It has been one year since the death of Harper Lee. Reading the news last year, I recall feeling a sad inevitability: all of her generation is passing. She is rightly praised for how her works illuminate the human character, at its best and its worst, in the context of racial inequality. I’d like to praise her for something else, though. I’d like to praise and thank her for her tomboy, Scout.
I’ve always thrilled at the mention of Harper Lee. She was from small-town Alabama; I was from just across the river in small-town Georgia, one generation later. As an adult, I came to understand the power and significance of the grown-up themes in To Kill a Mockingbird: racial injustice, judging and misjudging others, things being not what they seem, the metaphor of the mockingbird. But these were not my first reasons for loving the book and its author. My first reasons for loving Harper Lee had to do with my own childhood, for I, like Scout, was a tomboy. In the character of Scout, Harper Lee handed me my first full look at myself through the lens of literary invention. Scout was a girl who had no interest in being a girl, and Lee painted her magnificently, from the frayed hems of her dusty denim overalls (just like her brother, Jem’s) right on up to her granite-faced scowl of defiance. Lee captured the essence of the tomboy. She handed me a mirror, fleshed out by the able and adorable Mary Badham in the 1961 Oscar-winning movie.
Always, for me, the term ‘tomboy’ evoked confidence and plucky strength. The image was of someone easily competent with tools, or playing sports, someone native to the world of boys. Absolutely it meant someone vastly more comfortable in cleats than pumps, whose heels never lost contact with terra firma. Harper Lee reminded us that tomboys are not afraid of dirt. We treasure scrappy and unkempt, and leave the lip-gloss to others.
I first became aware of To Kill a Mockingbird when, at about age nine, I saw the movie on TV for the first time. This was long before Roku or DVR’s, or even videotape rentals. I had to soak up every fascinating detail of Scout’s attitude, sass, rowdiness and gender rebellion in one intensive viewing, for there might not be another chance to see the movie again for years. By the time I did see it again, I was in my 20’s, and the heart-pounding courtroom scenes and fiction-delivered indictment of my Southern heritage of racial injustice dominated the story for me. It wouldn’t be until many years later, viewing now as a self-understood lesbian, that I would at last see myself full circle in Scout. And, by this time, I was convinced Harper Lee, too, was a grown-up tomboy and lesbian. I cherished the kinship.

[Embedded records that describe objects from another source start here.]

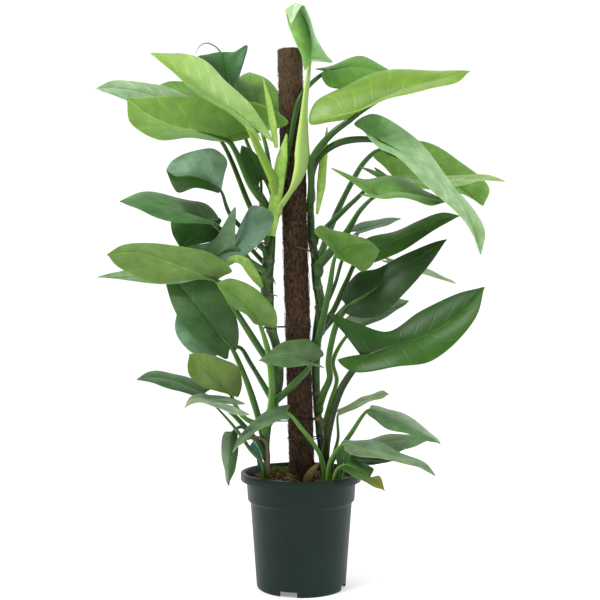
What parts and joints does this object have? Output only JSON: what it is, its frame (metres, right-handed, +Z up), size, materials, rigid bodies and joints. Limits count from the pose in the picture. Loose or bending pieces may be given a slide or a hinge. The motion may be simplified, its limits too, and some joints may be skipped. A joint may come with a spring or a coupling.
{
  "type": "potted climbing philodendron on a coir pole",
  "caption": "Climbing aroid with arrow-shaped silver-green leaves on long stalks, tied to a coir pole in a round dark green nursery pot with soil and a blank label.",
  "frame": {"origin": "centre of the pot underside, on the central foot pad, at the height of the surface the pot stands on", "axes": "+Z up along the pot axis, -Y towards the front of the plant, +X to the right seen from the front"},
  "size_m": [0.6577, 0.2527, 0.9117],
  "materials": {
    "leaf_pale": "waxy",
    "leaf_spring": "waxy",
    "leaf_lime": "waxy",
    "leaf_green": "waxy",
    "leaf_deep": "waxy",
    "leaf_silver": "waxy",
    "stem_green": "waxy",
    "stem_dark": "waxy",
    "sheath_pale": "waxy",
    "bract_green": "waxy",
    "sheath_dry": "dry papery",
    "coir_fibre": "rough fibre",
    "pot_plastic": "satin moulded",
    "label_plastic": "satin",
    "soil": "rough crumbs",
    "tie_wire": "satin coated wire"
  },
  "bodies": {
    "root": {"leaf_left_far_pale": "leaf_pale", "leaf_left_broad": "leaf_spring", "leaf_left_bright": "leaf_lime", "leaf_back_round": "leaf_green", "leaf_left_high_dark": "leaf_deep", "leaf_left_behind": "leaf_spring", "leaf_top_rolled": "leaf_pale", "leaf_right_high_behind": "leaf_green", "leaf_right_broad_lime": "leaf_lime", "leaf_right_drooping": "leaf_silver", "leaf_right_olive": "leaf_green", "leaf_right_level": "leaf_pale", "leaf_right_mid": "leaf_green", "leaf_centre_right": "leaf_spring", "leaf_right_dark_upper": "leaf_deep", "leaf_right_slim": "leaf_silver", "leaf_right_dark_broad": "leaf_deep", "leaf_right_small_pale": "leaf_pale", "leaf_right_grey_fold": "leaf_silver", "leaf_right_low_broad": "leaf_green", "leaf_front_small": "leaf_silver", "leaf_left_near_light": "leaf_spring", "leaf_left_long_light": "leaf_spring", "leaf_left_mid": "leaf_silver", "leaf_left_shaded": "leaf_deep", "leaf_left_two_lobed": "leaf_silver", "leaf_left_folded_grey": "leaf_silver", "leaf_left_inner": "leaf_deep", "leaf_left_low_dark": "leaf_deep", "leaf_left_low_behind": "leaf_pale", "leaf_left_low_light": "leaf_spring", "leaf_left_low_far": "leaf_green", "leaf_left_low_edge": "leaf_silver", "leaf_front_low_pale": "leaf_silver", "leaf_left_hanging": "leaf_green", "leaf_right_low_thin": "leaf_silver", "leaf_right_low_slope": "leaf_silver", "leaf_right_low_front": "leaf_silver", "leaf_right_low_back": "leaf_green", "leaf_right_low_dark": "leaf_deep", "leaf_right_low_torn": "leaf_green", "leaf_right_low_young": "leaf_green", "stem_left": "stem_green", "stem_right": "stem_dark", "sheath_left": "sheath_pale", "sheath_right": "sheath_pale", "new_shoot": "sheath_pale", "bract_curled": "bract_green", "sheath_dried": "sheath_dry", "coir_pole": "coir_fibre", "nursery_pot": "pot_plastic", "plant_label": "label_plastic", "potting_soil": "soil", "tie_left": "tie_wire", "tie_right": "tie_wire", "tie_upper": "tie_wire"}
  },
  "joints": []
}
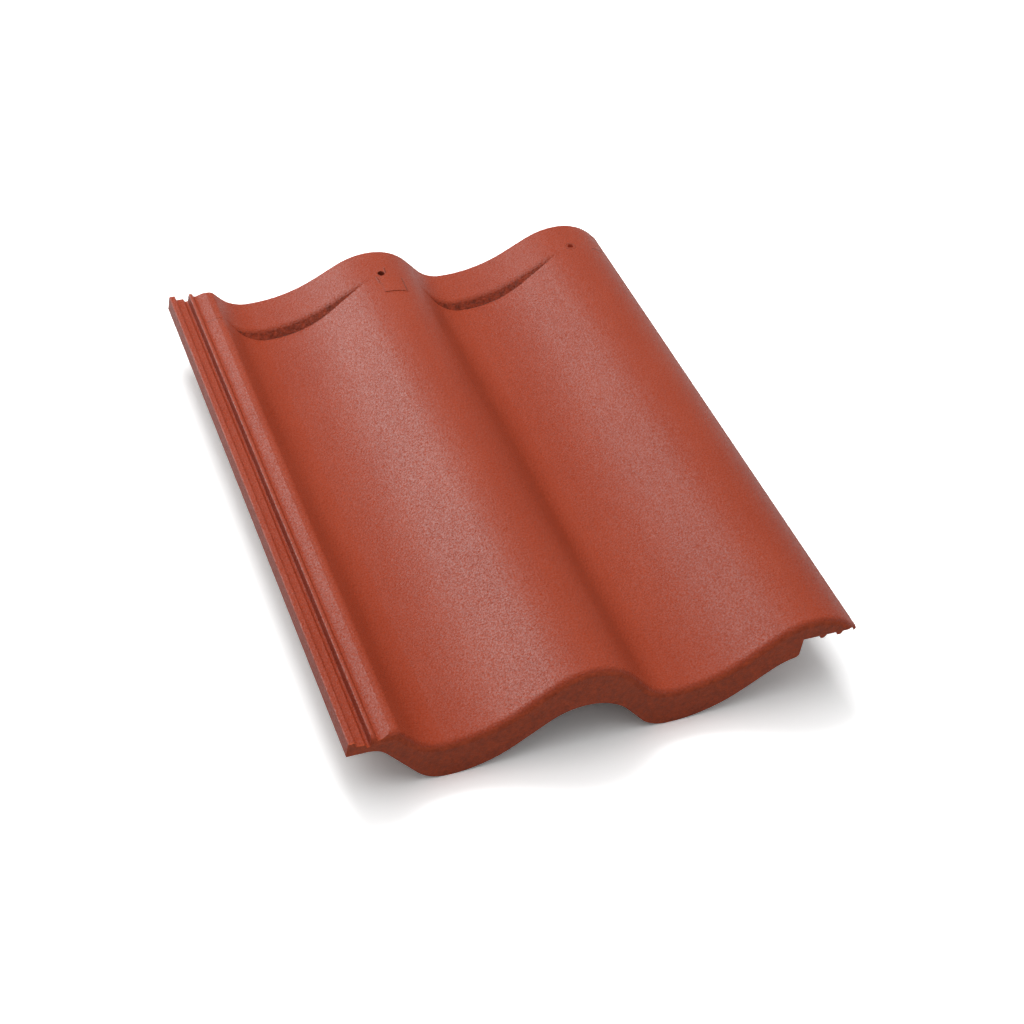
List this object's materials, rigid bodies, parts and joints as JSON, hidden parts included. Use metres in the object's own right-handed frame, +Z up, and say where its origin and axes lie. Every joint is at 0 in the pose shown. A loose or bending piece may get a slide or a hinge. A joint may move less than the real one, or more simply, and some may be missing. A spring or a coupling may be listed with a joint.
{
  "type": "roof tile",
  "caption": "Interlocking concrete roof tile with a double wave, a side lock, an overlap, feet and hanging nibs.",
  "frame": {"origin": "under the middle of the tile, on the level that its feet and nibs stand on", "axes": "+Y from the tail, the lower edge on a roof, to the head; +X from the side lock to the overlap; +Z up, out of the weathered face"},
  "size_m": [0.3282, 0.42, 0.0649],
  "materials": {
    "coated_concrete": "satin red coat with a fine grain"
  },
  "bodies": {
    "root": {"roof_tile": "coated_concrete"}
  },
  "joints": []
}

Other tomboys would make their way into TV and movies, Frankie Addams and Idgie Threadgoode leading the way. But Scout took me there first. Because of Harper Lee, I got to see, recognize and claim my identity as a tomboy: fully girl, fully boy. I stood the middle ground foursquare.
The joy is that society accepts us when we’re young. The agony is that they expect us to outgrow it. And some girls do, trading in overalls and spit for prom dresses and hairspray. But there are those of us who never have, and never shall, outgrow it. “Tomboy” fiercely defines us, even well into adulthood. In a world where the infinite spectrum of gender identity is only beginning to emerge, and where language is challenged to include us all, ‘tomboy’ provides the perfect short-hand for those of us who, while born female, can stand in the divide between the sexes, bridging the two, shattering the stereotypes of each. We share this breach-mending super power with all our queer brothers and sisters who live alternatively to the gender roles into which society might wish to box us. Harper Lee wrote long before our culture was ready for open conversations about the humanity of transgender persons, asexuals, or even gay men and lesbians. Tomboys were not her point. But she nevertheless let us in on a family secret: tomboys exist. There really are girls in the world who care not one whit about high heels or make-up or retreating demurely and passively into polite silence when injustice rages about us. And the secret lurking behind the secret is, it’s not just for little girls: we grown-ups feel that way, too.
I love being a tomboy, and I embrace it, as I would have loved to embrace Scout herself, and Harper Lee, most of all. Thank you, Ms. Lee. On behalf of all of the tomboys out there now and forever more, thank you.